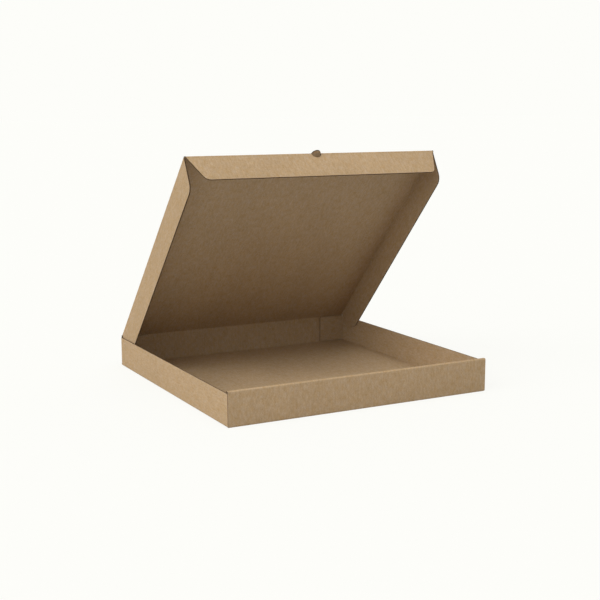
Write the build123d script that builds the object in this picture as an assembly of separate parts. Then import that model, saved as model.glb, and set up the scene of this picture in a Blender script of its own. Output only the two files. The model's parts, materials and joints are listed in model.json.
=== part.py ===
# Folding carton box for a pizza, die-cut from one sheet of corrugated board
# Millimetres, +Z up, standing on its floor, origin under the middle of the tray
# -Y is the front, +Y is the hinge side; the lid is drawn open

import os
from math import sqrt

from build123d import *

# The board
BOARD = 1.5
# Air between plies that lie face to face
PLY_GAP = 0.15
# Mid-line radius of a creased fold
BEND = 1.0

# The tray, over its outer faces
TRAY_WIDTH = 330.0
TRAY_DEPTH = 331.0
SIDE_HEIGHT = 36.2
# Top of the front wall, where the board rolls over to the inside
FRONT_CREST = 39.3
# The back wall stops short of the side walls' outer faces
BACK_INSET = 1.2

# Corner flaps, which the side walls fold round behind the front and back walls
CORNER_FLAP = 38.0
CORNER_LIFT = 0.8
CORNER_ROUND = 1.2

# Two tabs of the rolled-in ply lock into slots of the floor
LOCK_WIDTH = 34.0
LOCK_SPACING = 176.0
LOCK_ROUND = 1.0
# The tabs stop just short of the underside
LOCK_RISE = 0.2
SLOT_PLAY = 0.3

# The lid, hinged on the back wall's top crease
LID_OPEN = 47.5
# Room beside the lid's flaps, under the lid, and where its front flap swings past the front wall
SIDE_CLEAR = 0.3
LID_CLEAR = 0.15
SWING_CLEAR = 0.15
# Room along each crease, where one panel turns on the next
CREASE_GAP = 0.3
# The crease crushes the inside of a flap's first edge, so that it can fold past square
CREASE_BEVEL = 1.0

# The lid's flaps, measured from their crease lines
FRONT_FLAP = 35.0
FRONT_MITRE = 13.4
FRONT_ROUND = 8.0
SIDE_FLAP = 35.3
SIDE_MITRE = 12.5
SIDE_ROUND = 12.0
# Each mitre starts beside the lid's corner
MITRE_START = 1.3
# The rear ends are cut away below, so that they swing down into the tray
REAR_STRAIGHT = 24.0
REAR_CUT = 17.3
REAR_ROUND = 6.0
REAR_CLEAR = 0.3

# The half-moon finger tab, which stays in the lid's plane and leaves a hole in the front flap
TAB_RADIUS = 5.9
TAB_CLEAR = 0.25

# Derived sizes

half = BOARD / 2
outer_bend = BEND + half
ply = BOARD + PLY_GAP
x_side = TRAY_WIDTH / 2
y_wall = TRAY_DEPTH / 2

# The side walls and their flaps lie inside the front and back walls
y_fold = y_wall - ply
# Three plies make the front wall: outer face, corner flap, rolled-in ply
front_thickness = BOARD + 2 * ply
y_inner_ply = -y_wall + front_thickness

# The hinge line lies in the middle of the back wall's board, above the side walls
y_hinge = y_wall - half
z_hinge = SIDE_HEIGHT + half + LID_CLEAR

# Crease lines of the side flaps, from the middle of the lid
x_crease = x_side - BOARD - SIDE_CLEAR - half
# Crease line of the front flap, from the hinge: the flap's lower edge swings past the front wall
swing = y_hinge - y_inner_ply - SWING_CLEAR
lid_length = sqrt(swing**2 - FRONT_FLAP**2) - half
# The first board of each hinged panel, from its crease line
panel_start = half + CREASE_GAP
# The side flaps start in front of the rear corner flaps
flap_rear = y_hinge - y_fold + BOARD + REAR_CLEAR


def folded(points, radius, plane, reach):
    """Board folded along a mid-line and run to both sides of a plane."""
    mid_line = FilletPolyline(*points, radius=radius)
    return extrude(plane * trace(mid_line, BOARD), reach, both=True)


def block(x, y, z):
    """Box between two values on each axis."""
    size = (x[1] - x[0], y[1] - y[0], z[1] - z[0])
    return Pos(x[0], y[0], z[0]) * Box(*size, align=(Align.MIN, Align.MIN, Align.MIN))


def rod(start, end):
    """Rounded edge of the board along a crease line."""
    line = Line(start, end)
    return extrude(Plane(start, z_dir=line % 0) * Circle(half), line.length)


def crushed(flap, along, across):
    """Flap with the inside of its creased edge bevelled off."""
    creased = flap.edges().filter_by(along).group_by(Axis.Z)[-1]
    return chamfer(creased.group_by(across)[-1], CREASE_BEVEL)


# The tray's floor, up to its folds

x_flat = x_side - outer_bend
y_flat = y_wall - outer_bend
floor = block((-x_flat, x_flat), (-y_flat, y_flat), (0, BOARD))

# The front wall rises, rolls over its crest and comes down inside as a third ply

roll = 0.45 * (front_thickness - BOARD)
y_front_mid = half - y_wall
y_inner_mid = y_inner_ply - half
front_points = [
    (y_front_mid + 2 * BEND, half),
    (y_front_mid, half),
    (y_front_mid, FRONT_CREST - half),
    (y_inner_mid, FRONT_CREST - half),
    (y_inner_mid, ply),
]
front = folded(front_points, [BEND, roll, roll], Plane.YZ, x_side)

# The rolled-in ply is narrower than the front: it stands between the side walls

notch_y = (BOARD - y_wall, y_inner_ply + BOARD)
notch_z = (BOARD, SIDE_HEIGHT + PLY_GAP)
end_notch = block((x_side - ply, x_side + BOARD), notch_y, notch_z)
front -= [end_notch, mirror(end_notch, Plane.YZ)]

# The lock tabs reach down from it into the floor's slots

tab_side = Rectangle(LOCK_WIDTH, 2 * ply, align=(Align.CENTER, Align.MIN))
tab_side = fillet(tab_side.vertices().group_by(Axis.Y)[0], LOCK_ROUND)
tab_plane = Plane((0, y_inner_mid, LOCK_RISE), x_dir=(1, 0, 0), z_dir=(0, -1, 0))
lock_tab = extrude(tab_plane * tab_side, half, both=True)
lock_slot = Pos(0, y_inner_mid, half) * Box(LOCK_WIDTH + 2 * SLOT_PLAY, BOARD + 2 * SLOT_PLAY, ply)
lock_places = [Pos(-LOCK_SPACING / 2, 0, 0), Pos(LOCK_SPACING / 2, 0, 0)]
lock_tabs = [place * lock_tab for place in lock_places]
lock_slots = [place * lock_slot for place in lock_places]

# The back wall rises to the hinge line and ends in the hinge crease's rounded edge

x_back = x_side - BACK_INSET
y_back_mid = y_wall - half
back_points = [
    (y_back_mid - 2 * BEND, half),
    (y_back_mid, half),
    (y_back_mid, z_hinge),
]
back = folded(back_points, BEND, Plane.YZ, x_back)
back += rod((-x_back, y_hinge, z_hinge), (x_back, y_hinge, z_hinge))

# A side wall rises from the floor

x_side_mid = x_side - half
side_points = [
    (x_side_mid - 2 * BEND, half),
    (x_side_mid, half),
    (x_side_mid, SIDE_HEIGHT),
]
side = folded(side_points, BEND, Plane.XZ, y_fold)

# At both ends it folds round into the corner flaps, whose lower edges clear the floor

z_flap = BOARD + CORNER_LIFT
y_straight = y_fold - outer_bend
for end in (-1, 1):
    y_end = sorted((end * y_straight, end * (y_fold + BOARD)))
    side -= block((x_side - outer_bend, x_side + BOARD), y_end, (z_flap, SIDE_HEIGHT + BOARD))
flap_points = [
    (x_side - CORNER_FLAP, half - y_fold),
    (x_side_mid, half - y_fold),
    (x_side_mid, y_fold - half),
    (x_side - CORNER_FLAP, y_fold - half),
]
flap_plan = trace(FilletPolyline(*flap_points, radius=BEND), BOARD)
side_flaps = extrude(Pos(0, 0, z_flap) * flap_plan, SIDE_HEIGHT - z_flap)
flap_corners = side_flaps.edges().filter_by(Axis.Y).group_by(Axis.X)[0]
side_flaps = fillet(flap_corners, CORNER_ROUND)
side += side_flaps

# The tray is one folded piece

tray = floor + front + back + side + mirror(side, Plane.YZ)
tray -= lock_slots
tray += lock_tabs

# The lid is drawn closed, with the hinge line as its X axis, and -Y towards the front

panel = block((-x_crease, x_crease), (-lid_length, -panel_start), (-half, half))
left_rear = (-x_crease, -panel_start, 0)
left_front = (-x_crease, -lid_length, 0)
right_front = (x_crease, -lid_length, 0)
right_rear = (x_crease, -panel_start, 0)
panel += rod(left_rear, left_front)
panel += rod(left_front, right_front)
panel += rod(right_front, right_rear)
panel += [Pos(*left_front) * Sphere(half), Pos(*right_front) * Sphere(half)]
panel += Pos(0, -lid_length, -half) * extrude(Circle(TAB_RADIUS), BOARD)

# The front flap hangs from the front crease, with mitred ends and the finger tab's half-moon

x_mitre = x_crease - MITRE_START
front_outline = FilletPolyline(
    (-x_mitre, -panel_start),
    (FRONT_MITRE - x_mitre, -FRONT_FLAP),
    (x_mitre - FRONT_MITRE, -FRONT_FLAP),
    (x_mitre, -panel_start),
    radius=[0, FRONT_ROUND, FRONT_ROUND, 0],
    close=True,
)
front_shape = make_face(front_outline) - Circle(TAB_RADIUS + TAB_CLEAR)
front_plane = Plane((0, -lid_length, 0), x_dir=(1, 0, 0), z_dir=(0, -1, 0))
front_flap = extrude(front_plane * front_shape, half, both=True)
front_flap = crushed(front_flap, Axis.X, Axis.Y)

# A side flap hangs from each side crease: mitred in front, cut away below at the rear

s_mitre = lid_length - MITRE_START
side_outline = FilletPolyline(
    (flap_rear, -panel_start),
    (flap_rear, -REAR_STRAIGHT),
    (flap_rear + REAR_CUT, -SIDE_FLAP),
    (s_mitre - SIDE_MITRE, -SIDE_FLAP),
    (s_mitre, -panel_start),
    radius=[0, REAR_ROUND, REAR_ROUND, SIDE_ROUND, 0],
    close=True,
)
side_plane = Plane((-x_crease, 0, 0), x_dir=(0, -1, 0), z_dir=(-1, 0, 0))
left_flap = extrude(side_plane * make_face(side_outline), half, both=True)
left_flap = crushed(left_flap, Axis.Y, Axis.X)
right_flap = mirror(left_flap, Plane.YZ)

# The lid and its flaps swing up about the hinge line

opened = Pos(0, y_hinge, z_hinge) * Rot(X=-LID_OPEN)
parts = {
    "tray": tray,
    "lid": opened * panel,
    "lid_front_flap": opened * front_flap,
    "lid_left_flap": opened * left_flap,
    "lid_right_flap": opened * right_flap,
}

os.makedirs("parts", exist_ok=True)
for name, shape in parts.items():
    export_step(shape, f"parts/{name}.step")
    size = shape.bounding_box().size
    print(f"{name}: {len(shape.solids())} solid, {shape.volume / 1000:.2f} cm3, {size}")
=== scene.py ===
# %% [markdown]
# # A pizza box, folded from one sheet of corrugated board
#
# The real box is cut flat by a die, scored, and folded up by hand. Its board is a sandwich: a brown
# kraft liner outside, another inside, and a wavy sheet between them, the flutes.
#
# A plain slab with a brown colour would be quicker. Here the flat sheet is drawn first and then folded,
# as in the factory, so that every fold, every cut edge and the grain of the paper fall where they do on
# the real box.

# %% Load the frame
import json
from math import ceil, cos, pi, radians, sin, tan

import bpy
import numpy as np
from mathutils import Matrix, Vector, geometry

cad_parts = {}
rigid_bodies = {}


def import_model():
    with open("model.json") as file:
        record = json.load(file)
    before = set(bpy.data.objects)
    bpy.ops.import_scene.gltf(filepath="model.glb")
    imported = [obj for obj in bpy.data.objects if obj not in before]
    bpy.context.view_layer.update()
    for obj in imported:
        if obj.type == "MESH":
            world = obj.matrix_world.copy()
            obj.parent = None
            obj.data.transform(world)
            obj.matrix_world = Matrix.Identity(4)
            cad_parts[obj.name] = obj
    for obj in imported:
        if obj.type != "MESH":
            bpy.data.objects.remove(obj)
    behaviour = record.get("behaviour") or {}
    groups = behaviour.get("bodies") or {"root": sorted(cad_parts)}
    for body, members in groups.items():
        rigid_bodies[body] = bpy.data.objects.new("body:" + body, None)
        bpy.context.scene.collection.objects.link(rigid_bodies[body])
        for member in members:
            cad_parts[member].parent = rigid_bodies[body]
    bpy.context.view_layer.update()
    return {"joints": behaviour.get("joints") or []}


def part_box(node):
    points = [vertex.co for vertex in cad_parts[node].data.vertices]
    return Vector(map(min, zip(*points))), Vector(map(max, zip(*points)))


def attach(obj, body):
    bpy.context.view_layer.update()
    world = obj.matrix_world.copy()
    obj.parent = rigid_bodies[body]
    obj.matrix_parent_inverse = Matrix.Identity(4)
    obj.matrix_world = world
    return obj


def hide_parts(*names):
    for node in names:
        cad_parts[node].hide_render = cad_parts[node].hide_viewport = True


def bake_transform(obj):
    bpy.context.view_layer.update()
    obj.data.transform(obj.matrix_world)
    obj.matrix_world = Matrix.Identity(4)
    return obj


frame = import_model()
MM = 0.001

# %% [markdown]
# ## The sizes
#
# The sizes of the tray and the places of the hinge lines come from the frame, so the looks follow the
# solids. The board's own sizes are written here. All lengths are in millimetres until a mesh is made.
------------
*Given request:*
From the line with "# The lid and" through the line with "bpy.data.objects.remove(obj)", repeat every line exactly, both ends included, and nothing outside that range.

*Correct result:*
# The lid and its flaps swing up about the hinge line

opened = Pos(0, y_hinge, z_hinge) * Rot(X=-LID_OPEN)
parts = {
    "tray": tray,
    "lid": opened * panel,
    "lid_front_flap": opened * front_flap,
    "lid_left_flap": opened * left_flap,
    "lid_right_flap": opened * right_flap,
}

os.makedirs("parts", exist_ok=True)
for name, shape in parts.items():
    export_step(shape, f"parts/{name}.step")
    size = shape.bounding_box().size
    print(f"{name}: {len(shape.solids())} solid, {shape.volume / 1000:.2f} cm3, {size}")
=== scene.py ===
# %% [markdown]
# # A pizza box, folded from one sheet of corrugated board
#
# The real box is cut flat by a die, scored, and folded up by hand. Its board is a sandwich: a brown
# kraft liner outside, another inside, and a wavy sheet between them, the flutes.
#
# A plain slab with a brown colour would be quicker. Here the flat sheet is drawn first and then folded,
# as in the factory, so that every fold, every cut edge and the grain of the paper fall where they do on
# the real box.

# %% Load the frame
import json
from math import ceil, cos, pi, radians, sin, tan

import bpy
import numpy as np
from mathutils import Matrix, Vector, geometry

cad_parts = {}
rigid_bodies = {}


def import_model():
    with open("model.json") as file:
        record = json.load(file)
    before = set(bpy.data.objects)
    bpy.ops.import_scene.gltf(filepath="model.glb")
    imported = [obj for obj in bpy.data.objects if obj not in before]
    bpy.context.view_layer.update()
    for obj in imported:
        if obj.type == "MESH":
            world = obj.matrix_world.copy()
            obj.parent = None
            obj.data.transform(world)
            obj.matrix_world = Matrix.Identity(4)
            cad_parts[obj.name] = obj
    for obj in imported:
        if obj.type != "MESH":
            bpy.data.objects.remove(obj)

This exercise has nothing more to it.